Contributor(s): Matthew Haughn

An altcoin is any digital cryptocurrency similar to Bitcoin. The term is said to stand for “alternative to Bitcoin” and is used describe any cryptocurrency that is not a Bitcoin. Altcoins are created by diverging from Bitcoin consensus rules (the fundamental rules of the cryptocurrency’s network) or by developing a new cryptocurrency from scratch.

Most popular altcoins use the same fundamental building blocks as Bitcoin. This approach is relatively easy to carry out because Bitcoin is a free, open source platform. When an altcoin forks at the blockchain level, an alternate system of consensus rules must be used and the coin will have an entirely different distributed ledger. The same is true for altcoins built from scratch.

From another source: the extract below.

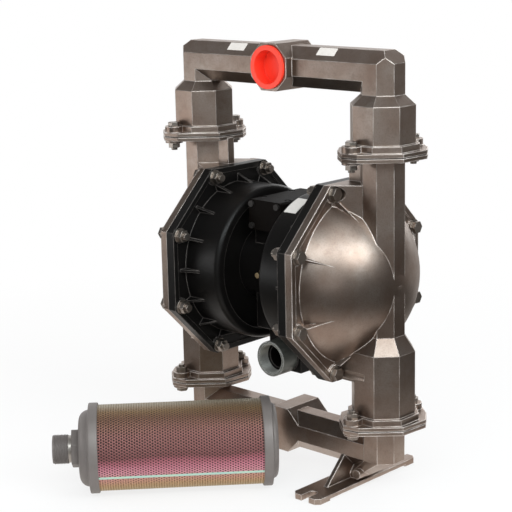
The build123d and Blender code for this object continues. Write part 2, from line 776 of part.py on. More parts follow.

Some altcoins have different monetary policy rules built into the currency to encourage different uses and treatment. Policies such as minimum spend, or positive or negative interest on coins stored, can encourage or discourage hoarding. Policies for coin mining may function differently from Bitcoin, as may the number of coins paid out per new block mined.

Some altcoins are made to discourage ASIC or GPU mining. This limitation is designed to reduce the advantage of specialized coin miners, as in the case of Litecoin, upon which half of all altcoins are based. An altcoin blockchain may also store different metadata about the coin’s previous transactions or may allow the coin to be repurposed as an alternate asset.

While some altcoins can be attempts to enrich founders and offer little new, many have found niches because of way their differences encouraged new miners and uses. Since Bitcoin's inception there have been upwards of 500 altcoins created. Litecoin, Dogecoin, Blackcoin, Freicoin, Peercoin, Vericoin, Myriad, NXT are just a few examples of altcoins.